From WikiConference North America
Jump to navigation Jump to search


Title:

Classifying Wikipedia Actors

Name:

Carlin MacKenzie

Wikimedia username:

carlinmack

E-mail address:

carlin.mackenzie@gmail.com

Resume:

https://carlinmack.com/cv.html

Geographical impact:

English

Type of project:

Technology

What is your idea?

Wikipedia currently has good vandalism detection tools for individual edits but lacks tooling to report which users repeatedly engage in misconduct over time. This project will create a tool which can identify these users. This will reduce the load on volunteers as they currently need to go through a user's edits manually to identify any patterns of bad behaviour. A machine process can then alert human volunteers where to examine a user’s history. This will enhance the current practice which only catches editors with the most egregious editing histories.

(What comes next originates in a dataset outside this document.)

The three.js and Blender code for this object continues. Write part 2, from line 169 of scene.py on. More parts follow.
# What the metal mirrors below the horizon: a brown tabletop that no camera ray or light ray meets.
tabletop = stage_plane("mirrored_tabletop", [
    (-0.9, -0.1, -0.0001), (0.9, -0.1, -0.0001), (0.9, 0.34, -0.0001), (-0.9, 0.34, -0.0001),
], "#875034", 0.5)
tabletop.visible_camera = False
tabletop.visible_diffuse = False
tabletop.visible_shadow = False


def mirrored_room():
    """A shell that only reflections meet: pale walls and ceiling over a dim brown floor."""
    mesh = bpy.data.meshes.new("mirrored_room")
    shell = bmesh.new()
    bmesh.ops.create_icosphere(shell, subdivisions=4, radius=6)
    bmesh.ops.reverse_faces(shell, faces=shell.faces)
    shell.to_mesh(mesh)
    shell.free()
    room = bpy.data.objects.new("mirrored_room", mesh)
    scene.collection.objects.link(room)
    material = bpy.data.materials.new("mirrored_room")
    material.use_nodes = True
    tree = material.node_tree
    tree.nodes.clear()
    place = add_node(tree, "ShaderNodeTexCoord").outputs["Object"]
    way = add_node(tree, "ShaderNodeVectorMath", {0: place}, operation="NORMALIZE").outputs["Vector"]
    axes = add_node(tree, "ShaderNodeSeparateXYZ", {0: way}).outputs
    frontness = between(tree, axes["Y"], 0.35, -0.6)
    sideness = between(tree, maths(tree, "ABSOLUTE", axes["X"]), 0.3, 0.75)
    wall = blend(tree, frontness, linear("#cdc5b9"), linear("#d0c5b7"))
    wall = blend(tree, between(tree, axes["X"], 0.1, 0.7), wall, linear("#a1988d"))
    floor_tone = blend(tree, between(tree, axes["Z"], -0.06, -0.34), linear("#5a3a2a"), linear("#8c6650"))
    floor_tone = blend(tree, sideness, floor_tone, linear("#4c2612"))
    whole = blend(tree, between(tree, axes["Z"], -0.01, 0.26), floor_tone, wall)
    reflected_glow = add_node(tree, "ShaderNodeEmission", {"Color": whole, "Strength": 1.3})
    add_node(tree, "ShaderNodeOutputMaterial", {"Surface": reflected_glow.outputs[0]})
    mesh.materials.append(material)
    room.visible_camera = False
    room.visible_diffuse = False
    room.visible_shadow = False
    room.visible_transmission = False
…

I am currently doing research on misconduct on Wikipedia at the University of Virginia. My project will create a database of all edits on Wikipedia since 2001 for subsequent classification of good and bad actors. We have no funding for our current project, and we know its limits. If I am sponsored, we could pursue this project next year and add the following features and outcomes
  • Detection of more complex forms of misconduct, such as complaining or discussion in bad faith
  • Developing a system that will ingest information in an online fashion and flag users that have reputation scores that are decreasing. This could be integrated into the Recent changes feed.
  • Creating online community discussion around adding AI features for reliability to Wikipedia. Regardless of the direction of future technology, the social discussion about human / AI interaction should start now using experiments like this for modelling.
  • Creating documentation to make research into Wikipedia more approachable.
  • Community review to improve the current Research pages on meta.
  • Creating reports and visualisations of users, misconduct and editing patterns on Wikipedia

Why is it important?

There are no tools to detect users who perform misconduct over time which decreases the quality of Wikipedia. This means that we don't know how big the problem is or strategies that are effective.

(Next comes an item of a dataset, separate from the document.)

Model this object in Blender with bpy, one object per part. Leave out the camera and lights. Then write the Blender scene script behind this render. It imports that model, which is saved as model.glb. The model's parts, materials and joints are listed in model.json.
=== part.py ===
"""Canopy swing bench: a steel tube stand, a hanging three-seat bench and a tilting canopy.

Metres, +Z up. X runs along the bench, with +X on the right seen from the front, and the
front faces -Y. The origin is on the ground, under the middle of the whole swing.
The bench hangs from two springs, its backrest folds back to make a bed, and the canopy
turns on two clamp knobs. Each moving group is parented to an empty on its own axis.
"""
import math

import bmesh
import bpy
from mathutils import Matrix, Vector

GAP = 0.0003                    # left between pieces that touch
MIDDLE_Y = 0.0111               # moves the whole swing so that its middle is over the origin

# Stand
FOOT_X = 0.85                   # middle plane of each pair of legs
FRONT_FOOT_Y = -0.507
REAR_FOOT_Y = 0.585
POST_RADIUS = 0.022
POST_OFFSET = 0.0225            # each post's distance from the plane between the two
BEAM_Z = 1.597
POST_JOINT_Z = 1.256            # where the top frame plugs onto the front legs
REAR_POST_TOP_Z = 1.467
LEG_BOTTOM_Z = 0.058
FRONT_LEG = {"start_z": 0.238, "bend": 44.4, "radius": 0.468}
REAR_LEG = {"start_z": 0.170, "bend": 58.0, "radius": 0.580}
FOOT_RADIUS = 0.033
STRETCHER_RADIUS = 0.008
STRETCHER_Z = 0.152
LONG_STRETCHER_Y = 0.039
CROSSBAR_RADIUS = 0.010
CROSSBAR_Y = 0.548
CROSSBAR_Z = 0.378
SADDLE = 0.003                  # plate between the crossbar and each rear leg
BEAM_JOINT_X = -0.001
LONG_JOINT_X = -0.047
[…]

Additionally, this project aims to create documentation around Wikipedia research and improve the resources so that it is more appealing. This is a fertile area of research with applicability for network analysis, natural language processing, classification, prediction and digital humanities. However, starting Wikipedia research requires a large learning curve and the information we create will encourage future research into these areas.

Is your project already in progress?

Yes, I am currently working on part one of this project, namely https://meta.wikimedia.org/wiki/Research:Classifying_Actors_on_Talk_Pages. This project lasts until June of 2020. If I am sponsored, I can continue this research until June 2021

How is it relevant to credibility and Wikipedia? (max 500 words)

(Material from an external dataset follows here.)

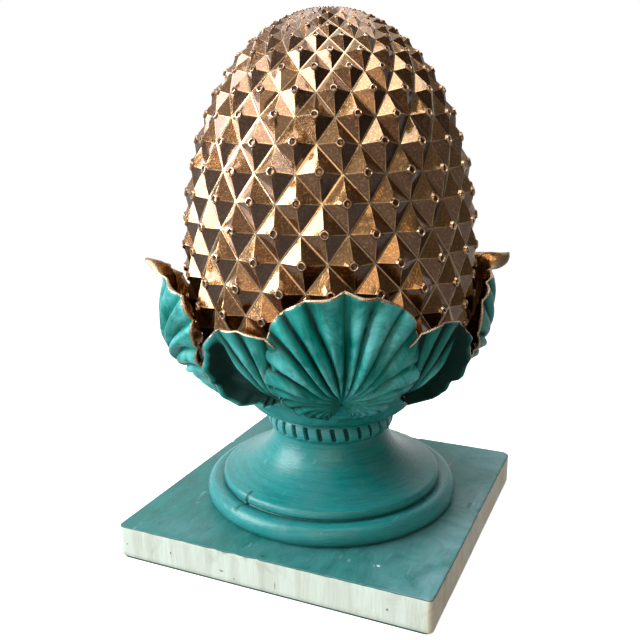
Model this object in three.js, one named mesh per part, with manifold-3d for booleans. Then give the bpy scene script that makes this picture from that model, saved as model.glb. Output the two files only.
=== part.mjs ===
// Pinecone finial: a bronze-glazed pinecone in a cup of eight leaves, on a turned foot and a square plinth.
// Millimetres, +Z up. The origin is the middle of the underside, and the plinth's front side faces -Y.

import * as THREE from 'three';
import { mergeVertices } from 'three/addons/utils/BufferGeometryUtils.js';
import Module from 'manifold-3d';

const wasm = await Module();
wasm.setup();

const degrees = THREE.MathUtils.degToRad;

// Felt and plinth
const FELT_THICKNESS = 1.5;
const FELT_INSET = 1.2;
const PLINTH_SIDE = 200;
const PLINTH_HEIGHT = 20;
const PLINTH_CORNER_RADIUS = 4;
const PLINTH_EDGE_ROUND = 0.8;
const PLINTH_TOP = FELT_THICKNESS + PLINTH_HEIGHT;
const CORNER_STEPS = 3;

// Turned foot, with heights above the plinth
const TORUS_RADIUS = 82;
const TORUS_HEIGHT = 12.8;
const TORUS_FOOT_RADIUS = 79.8;
const TORUS_WIDEST = 0.45;
const TORUS_FROM = degrees(-55);
const TORUS_TO = degrees(85);
const TORUS_STEPS = 4;
const HOLLOW_RADIUS = 70.2;
const STEP_RADIUS = 71.4;
const STEP_TOP_RADIUS = 70.5;
const STEP_BOTTOM = 13.4;
const STEP_TOP = 17.6;
const BELL_EDGE = [69.6, 18.1];
const BELL_HANDLES = [[54, 22], [39.5, 30]];
const BELL_STEPS = 5;
const NECK_RADIUS = 37.4;
const NECK_HEIGHT = 46.6;
const RING_RADIUS = 40.8;
const RING_TOP = 59;
const RING_TOP_RADIUS = 38.6;
const RING_ARC = degrees(62);
const RING_STEPS = 3;
const RING_SLOTS = 30;
const FIRST_SLOT = degrees(1.2);
const SLOT_WIDTH = 3;
const SLOT_HEIGHT = 8.2;
const SLOT_FLOOR_RADIUS = 38.4;
const FOOT_SIDES = 45;

// Pinecone, with heights above the plinth
const CONE_RADIUS = 91.2;
const CONE_BELLY = 158;
const CONE_TOP = 303;
const CONE_BOTTOM = 83;
const CONE_LOWER_REACH = 78;
const CONE_UPPER_POWER = 2.1;
const CONE_LOWER_POWER = 3;
const CONE_COLUMNS = 21;
const MARKED_ROW = 152.2;
const MARKED_ROW_ANGLE = degrees(23.4);
const CONE_TURN_PER_MM = degrees(-0.062);
const ROW_PITCH = 15.8;
const ROW_PITCH_RADIUS = 86;
const ROW_PITCH_POWER = 0.85;
const ROWS_BELOW_MARK = 4;
const CROWN_RADIUS = 12;
const SCALE_RELIEF = 6;
const WALK_STRIDE = 0.05;

// Leaf cup, with heights above the plinth
const CUP_REST_GAP = 0.3;
const CUP_CLEARANCE = 1;
const CUP_RIM = 98;
const BOWL_WALL = [[45, 61], [51.5, 64.5], [56, 72], [66.5, 81], [79.3, 92], [83.5, CUP_RIM]];
const CUP_SIDES = 28;
const CONE_SPACE_TOP = 190;
const CONE_SPACE_STEP = 6;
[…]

This project is relevant to Wikipedia's credibility because misinformation and misconduct routinely appear in the same topic environments. Where there is misinformation, there tends to be higher rates of misconduct. By studying misconduct, we get benefits including leads on topics where misinformation has a higher risk of appearing, and also we keep conversations around misinformation more civil and enjoyable.

Additionally, this project will give us a handle on the scale of the issue and allow us to create strategies to deal with it.

What is the ultimate impact of this project?

Better understanding of the types of users on Wikipedia and catching users performing misconduct earlier.

Could it scale?

Hopefully the resulting processing techniques could be light enough to be integrated into the Recent changes feed.

Other avenues could be a Wikipedia gadget or script that could display scores for users like the existing tool ORES currently does.

Why are you the people to do it?

I, as project lead, am familiar with the Wikipedia research space and I am a Wikipedian of several years. I have already started this project and the database is being created with the requisite data. Additionally, I have collaborators and advisers for this project in academia, the Wikimedia community, the WMF and in industry, which are important to coordinate future strategy.

What is the impact of your idea on diversity and inclusiveness of the Wikimedia movement?

One type of misconduct is blaming and criticising other users. By decreasing this behaviour we can make Wikipedia more inclusive.

What are the challenges associated with this project and how you will overcome them?

One main challenge is taking the insights from the database and applying this to edits happening in real time. Fortunately, this is not completely new territory as there are many bots monitoring the Recent Changes feed and I also have support from tool developers.

How much money are you requesting?

$8,250

How will you spend the money?

My university will grant some storage and computation resources, but for me to develop this project beyond the pilot demonstration, I need to purchase storage required to host all of Wikipedia. Beyond that, I would like to document and publish this project as a model for anyone to perform research on Wikipedia.

  • Development - $4000
  • Community survey - $500
  • Documentation - $1500
  • Data analysis, reports and visualisations - $1500
  • Storage and compute space - $750

How long will your project take?

If I am sponsored, I will be able to pursue this research in September for the duration of the academic year, until June 2021.

My current research is until June of this year.

Have you worked on projects for previous grants before?

I am currently doing this project, but not with a grant